● Data shown:
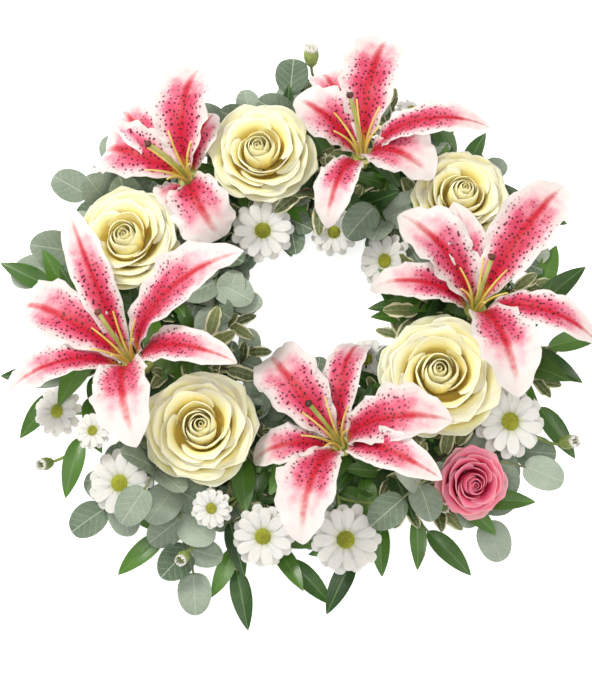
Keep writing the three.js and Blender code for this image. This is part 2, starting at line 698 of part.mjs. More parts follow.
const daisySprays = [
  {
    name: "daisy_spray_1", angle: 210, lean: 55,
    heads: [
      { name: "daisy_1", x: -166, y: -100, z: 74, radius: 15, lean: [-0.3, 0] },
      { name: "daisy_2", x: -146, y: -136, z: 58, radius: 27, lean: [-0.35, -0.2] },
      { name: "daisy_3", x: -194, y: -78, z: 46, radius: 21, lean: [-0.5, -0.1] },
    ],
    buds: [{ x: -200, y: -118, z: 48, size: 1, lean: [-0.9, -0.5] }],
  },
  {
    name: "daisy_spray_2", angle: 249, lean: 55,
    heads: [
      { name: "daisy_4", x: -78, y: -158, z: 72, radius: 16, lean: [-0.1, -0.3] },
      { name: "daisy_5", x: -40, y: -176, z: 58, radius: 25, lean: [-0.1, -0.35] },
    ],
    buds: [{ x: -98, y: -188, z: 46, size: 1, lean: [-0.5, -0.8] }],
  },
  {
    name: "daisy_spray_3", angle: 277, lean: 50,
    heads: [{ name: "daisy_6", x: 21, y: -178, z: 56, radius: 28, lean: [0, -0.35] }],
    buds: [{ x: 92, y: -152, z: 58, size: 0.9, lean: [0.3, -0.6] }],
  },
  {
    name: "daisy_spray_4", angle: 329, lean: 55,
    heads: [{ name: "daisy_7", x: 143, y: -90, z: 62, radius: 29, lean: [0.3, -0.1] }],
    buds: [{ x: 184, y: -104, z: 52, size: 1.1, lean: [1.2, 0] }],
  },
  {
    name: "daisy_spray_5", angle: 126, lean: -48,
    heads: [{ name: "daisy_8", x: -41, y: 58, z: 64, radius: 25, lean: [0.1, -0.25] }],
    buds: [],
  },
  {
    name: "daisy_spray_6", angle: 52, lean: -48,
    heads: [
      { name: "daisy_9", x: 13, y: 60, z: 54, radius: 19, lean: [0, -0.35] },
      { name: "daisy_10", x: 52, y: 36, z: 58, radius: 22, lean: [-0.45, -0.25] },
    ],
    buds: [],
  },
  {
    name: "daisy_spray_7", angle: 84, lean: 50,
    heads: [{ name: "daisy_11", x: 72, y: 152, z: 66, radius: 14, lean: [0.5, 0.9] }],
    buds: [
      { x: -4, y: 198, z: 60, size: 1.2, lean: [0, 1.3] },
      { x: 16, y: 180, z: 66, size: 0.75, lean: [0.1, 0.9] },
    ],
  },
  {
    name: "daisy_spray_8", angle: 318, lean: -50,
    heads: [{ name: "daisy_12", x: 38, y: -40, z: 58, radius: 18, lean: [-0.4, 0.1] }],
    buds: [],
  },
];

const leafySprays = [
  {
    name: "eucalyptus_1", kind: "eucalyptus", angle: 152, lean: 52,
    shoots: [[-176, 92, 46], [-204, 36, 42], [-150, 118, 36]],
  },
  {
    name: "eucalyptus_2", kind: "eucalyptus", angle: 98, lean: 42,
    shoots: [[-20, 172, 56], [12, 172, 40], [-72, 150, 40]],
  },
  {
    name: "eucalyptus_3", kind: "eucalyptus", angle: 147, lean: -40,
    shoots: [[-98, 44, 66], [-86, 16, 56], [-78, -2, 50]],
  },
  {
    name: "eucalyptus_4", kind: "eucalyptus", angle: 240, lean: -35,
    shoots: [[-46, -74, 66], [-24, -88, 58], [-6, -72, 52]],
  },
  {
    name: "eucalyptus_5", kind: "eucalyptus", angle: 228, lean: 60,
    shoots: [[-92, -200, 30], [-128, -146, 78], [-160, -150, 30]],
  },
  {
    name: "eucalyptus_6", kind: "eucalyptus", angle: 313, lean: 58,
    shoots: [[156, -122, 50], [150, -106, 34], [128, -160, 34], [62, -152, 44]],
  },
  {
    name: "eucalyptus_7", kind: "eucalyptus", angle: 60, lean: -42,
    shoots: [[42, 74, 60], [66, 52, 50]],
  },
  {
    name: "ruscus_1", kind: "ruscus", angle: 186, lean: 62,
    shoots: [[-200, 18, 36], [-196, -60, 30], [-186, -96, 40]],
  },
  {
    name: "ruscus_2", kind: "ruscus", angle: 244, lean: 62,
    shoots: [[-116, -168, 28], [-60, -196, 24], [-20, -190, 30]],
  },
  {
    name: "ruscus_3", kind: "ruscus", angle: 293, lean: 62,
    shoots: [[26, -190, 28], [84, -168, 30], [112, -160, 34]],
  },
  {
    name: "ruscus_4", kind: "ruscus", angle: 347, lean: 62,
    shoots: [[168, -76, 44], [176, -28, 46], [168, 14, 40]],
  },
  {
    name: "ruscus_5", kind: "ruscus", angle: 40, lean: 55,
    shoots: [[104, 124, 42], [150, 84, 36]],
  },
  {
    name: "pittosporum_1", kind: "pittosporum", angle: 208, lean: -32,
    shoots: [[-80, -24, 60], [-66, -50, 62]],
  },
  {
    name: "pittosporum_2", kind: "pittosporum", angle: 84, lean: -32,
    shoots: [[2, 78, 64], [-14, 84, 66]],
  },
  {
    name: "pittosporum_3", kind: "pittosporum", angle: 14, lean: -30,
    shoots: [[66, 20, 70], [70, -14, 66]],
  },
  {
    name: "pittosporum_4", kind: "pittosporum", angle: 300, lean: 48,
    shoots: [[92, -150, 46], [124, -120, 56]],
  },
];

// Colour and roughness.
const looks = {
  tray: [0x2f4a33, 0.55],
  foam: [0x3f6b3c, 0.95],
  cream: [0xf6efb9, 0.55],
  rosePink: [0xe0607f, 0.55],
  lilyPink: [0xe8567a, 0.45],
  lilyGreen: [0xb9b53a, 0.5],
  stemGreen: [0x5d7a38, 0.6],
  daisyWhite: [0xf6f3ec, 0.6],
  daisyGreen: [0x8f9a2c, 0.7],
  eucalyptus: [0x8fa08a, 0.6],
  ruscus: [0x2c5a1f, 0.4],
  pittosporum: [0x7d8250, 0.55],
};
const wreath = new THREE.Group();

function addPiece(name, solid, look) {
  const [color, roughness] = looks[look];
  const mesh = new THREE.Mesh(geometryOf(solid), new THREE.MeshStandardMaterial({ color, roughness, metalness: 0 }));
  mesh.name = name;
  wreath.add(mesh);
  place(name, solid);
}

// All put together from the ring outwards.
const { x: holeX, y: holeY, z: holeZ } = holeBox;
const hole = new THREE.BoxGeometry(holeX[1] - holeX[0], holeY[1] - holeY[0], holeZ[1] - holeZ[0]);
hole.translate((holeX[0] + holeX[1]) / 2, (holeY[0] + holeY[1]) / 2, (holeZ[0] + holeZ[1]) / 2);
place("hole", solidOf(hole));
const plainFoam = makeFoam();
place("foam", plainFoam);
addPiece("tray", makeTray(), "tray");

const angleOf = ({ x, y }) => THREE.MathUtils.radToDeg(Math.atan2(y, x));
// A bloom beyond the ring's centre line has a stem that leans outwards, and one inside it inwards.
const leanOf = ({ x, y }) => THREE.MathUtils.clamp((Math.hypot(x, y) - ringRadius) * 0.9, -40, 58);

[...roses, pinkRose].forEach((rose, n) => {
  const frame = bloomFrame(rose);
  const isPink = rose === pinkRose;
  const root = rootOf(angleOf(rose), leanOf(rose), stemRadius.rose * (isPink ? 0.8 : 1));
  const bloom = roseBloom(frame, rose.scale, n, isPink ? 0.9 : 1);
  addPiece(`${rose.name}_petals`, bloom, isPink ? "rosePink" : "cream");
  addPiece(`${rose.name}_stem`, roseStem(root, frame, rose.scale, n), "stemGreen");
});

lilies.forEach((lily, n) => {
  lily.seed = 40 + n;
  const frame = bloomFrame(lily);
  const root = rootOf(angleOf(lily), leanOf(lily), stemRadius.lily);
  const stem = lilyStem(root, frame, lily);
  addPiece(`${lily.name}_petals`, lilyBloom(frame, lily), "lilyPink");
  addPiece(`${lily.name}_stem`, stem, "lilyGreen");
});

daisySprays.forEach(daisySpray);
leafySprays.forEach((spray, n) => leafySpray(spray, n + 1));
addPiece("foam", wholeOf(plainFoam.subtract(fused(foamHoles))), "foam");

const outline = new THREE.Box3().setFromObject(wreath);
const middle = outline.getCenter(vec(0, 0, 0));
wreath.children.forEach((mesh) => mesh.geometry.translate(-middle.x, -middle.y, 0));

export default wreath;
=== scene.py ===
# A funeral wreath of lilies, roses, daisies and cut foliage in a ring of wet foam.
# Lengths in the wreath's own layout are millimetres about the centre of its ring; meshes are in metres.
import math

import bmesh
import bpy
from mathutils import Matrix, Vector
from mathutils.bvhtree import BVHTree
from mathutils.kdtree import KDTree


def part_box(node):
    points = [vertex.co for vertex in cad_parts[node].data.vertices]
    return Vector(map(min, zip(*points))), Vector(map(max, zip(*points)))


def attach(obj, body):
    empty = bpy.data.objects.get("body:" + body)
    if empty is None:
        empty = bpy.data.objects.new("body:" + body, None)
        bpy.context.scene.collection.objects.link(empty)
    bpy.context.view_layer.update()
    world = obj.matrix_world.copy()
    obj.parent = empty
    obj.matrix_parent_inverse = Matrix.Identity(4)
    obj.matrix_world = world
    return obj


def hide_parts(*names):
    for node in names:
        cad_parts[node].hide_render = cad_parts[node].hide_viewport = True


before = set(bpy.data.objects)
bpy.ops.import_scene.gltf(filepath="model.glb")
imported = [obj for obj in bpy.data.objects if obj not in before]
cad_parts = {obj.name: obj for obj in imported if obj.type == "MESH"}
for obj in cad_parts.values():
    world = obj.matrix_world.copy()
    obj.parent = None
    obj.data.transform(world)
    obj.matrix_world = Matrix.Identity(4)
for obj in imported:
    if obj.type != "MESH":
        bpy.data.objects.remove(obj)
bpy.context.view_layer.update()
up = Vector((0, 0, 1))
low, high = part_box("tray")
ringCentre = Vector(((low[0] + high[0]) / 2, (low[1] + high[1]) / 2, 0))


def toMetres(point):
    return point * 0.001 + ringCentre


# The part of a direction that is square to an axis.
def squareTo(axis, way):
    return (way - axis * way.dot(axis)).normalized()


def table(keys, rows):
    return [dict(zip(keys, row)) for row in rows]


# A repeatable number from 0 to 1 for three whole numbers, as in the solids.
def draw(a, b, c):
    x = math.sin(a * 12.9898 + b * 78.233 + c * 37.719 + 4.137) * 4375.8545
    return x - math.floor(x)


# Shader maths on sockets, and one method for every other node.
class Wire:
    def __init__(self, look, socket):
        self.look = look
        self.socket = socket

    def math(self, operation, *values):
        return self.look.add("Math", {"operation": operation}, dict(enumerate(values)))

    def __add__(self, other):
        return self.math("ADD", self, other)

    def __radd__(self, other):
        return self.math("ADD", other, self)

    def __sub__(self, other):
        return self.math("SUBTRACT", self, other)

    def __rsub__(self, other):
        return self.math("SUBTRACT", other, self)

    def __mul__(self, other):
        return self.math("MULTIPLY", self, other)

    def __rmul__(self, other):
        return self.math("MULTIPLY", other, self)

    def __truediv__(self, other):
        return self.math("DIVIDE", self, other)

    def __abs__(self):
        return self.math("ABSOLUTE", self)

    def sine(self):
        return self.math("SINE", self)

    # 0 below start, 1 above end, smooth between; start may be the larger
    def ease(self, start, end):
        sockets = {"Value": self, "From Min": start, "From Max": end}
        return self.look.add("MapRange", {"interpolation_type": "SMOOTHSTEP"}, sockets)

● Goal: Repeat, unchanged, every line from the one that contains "[...roses, pinkRose].forEach((rose, n)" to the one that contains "for node in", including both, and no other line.

● Answer to the exercise:
[...roses, pinkRose].forEach((rose, n) => {
  const frame = bloomFrame(rose);
  const isPink = rose === pinkRose;
  const root = rootOf(angleOf(rose), leanOf(rose), stemRadius.rose * (isPink ? 0.8 : 1));
  const bloom = roseBloom(frame, rose.scale, n, isPink ? 0.9 : 1);
  addPiece(`${rose.name}_petals`, bloom, isPink ? "rosePink" : "cream");
  addPiece(`${rose.name}_stem`, roseStem(root, frame, rose.scale, n), "stemGreen");
});

lilies.forEach((lily, n) => {
  lily.seed = 40 + n;
  const frame = bloomFrame(lily);
  const root = rootOf(angleOf(lily), leanOf(lily), stemRadius.lily);
  const stem = lilyStem(root, frame, lily);
  addPiece(`${lily.name}_petals`, lilyBloom(frame, lily), "lilyPink");
  addPiece(`${lily.name}_stem`, stem, "lilyGreen");
});

daisySprays.forEach(daisySpray);
leafySprays.forEach((spray, n) => leafySpray(spray, n + 1));
addPiece("foam", wholeOf(plainFoam.subtract(fused(foamHoles))), "foam");

const outline = new THREE.Box3().setFromObject(wreath);
const middle = outline.getCenter(vec(0, 0, 0));
wreath.children.forEach((mesh) => mesh.geometry.translate(-middle.x, -middle.y, 0));

export default wreath;
=== scene.py ===
# A funeral wreath of lilies, roses, daisies and cut foliage in a ring of wet foam.
# Lengths in the wreath's own layout are millimetres about the centre of its ring; meshes are in metres.
import math

import bmesh
import bpy
from mathutils import Matrix, Vector
from mathutils.bvhtree import BVHTree
from mathutils.kdtree import KDTree


def part_box(node):
    points = [vertex.co for vertex in cad_parts[node].data.vertices]
    return Vector(map(min, zip(*points))), Vector(map(max, zip(*points)))


def attach(obj, body):
    empty = bpy.data.objects.get("body:" + body)
    if empty is None:
        empty = bpy.data.objects.new("body:" + body, None)
        bpy.context.scene.collection.objects.link(empty)
    bpy.context.view_layer.update()
    world = obj.matrix_world.copy()
    obj.parent = empty
    obj.matrix_parent_inverse = Matrix.Identity(4)
    obj.matrix_world = world
    return obj


def hide_parts(*names):
    for node in names:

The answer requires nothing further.